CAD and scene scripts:
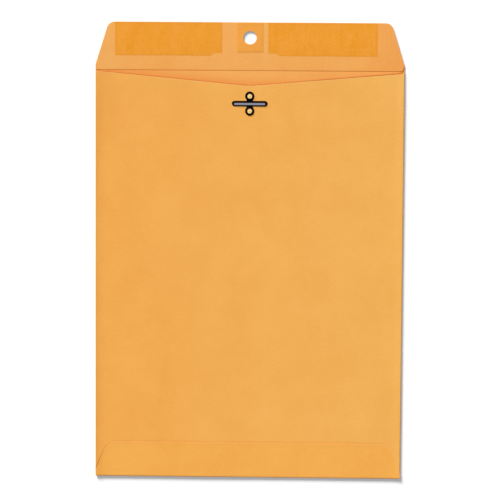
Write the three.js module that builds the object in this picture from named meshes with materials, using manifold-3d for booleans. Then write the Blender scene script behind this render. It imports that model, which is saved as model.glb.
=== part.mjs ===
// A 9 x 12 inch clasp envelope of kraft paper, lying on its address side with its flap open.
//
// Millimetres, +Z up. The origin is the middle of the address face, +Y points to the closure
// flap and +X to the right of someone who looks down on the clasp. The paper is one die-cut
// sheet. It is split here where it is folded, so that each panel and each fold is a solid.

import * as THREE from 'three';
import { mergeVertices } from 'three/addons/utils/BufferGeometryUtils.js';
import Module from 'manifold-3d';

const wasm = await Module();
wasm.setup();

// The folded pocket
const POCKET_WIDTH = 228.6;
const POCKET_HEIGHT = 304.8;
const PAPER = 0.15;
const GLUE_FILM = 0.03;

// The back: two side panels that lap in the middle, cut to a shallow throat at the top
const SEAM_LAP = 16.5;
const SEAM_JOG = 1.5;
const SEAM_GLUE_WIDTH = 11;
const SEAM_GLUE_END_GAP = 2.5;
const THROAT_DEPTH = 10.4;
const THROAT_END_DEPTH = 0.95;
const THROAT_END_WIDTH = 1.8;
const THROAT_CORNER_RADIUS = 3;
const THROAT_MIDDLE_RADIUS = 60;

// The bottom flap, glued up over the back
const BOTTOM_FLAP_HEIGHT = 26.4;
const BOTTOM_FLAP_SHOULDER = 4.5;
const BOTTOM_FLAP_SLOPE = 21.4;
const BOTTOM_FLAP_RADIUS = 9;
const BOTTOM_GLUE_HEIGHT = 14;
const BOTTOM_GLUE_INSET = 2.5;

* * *

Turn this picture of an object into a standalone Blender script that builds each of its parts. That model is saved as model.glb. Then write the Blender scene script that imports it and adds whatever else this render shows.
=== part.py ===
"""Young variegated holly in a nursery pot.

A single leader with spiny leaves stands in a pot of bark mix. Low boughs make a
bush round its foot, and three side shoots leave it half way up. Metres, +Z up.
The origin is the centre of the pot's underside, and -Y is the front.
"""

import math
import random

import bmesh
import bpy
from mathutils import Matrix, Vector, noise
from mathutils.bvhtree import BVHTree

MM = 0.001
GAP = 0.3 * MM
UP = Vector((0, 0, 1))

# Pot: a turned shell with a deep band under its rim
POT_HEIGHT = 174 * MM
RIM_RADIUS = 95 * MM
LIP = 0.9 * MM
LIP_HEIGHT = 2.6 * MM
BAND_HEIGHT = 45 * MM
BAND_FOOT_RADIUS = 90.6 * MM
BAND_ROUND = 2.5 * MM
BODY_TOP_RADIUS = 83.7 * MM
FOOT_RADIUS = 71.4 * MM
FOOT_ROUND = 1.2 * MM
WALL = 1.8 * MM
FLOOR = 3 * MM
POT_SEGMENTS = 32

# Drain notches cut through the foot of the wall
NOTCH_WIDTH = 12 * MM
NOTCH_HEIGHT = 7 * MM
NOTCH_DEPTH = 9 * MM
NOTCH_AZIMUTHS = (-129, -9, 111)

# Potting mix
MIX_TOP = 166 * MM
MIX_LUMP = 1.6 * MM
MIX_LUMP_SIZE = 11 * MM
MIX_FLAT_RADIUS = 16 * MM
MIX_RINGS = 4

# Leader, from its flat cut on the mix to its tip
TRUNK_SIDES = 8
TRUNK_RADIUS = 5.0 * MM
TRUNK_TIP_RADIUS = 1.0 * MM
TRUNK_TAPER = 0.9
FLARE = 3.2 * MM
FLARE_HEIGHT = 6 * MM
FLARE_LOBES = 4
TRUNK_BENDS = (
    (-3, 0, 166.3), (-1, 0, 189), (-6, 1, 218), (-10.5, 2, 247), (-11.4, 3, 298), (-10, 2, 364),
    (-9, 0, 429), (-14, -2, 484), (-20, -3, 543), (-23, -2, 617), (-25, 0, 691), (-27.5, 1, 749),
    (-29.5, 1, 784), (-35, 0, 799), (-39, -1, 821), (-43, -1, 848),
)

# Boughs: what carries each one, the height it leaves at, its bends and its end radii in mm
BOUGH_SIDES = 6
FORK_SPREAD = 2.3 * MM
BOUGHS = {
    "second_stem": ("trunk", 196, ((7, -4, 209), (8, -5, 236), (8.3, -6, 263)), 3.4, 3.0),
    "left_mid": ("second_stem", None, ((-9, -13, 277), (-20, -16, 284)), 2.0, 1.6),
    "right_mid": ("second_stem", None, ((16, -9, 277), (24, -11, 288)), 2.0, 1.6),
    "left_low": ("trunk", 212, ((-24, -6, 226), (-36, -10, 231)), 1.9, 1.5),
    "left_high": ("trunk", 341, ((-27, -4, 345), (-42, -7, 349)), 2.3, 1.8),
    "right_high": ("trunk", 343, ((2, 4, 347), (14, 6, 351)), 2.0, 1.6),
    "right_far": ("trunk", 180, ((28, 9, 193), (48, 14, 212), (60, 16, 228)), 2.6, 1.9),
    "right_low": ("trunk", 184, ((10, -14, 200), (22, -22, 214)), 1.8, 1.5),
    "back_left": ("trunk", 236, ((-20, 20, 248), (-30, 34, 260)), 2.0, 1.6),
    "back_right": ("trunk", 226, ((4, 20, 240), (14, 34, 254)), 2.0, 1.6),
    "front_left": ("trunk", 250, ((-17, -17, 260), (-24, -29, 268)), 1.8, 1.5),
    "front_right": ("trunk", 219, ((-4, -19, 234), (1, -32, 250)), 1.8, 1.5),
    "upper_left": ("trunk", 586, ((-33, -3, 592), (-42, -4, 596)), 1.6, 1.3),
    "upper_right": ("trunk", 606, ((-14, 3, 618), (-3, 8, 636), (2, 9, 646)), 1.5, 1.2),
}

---

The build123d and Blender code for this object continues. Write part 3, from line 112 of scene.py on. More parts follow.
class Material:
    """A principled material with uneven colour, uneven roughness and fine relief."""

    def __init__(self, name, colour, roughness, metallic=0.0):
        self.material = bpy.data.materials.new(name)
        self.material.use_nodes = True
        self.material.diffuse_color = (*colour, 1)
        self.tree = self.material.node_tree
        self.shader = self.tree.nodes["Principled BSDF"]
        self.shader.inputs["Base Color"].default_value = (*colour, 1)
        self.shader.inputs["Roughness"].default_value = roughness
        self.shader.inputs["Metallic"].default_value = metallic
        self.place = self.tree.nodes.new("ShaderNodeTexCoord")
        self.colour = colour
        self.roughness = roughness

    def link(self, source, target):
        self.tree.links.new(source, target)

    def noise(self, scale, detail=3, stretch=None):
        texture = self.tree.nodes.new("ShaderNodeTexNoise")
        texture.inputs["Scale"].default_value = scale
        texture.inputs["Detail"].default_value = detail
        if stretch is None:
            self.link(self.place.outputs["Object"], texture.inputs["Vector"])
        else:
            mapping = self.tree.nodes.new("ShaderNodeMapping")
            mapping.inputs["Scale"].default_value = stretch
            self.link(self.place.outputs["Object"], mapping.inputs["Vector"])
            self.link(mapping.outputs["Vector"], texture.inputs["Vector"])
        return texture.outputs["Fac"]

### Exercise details
Every line of the records that includes the word "three" should be gathered.

### Reply to the task
Write the three.js module that builds the object in this picture from named meshes with materials, using manifold-3d for booleans. Then write the Blender scene script behind this render. It imports that model, which is saved as model.glb.
import * as THREE from 'three';
import { mergeVertices } from 'three/addons/utils/BufferGeometryUtils.js';
bush round its foot, and three side shoots leave it half way up. Metres, +Z up.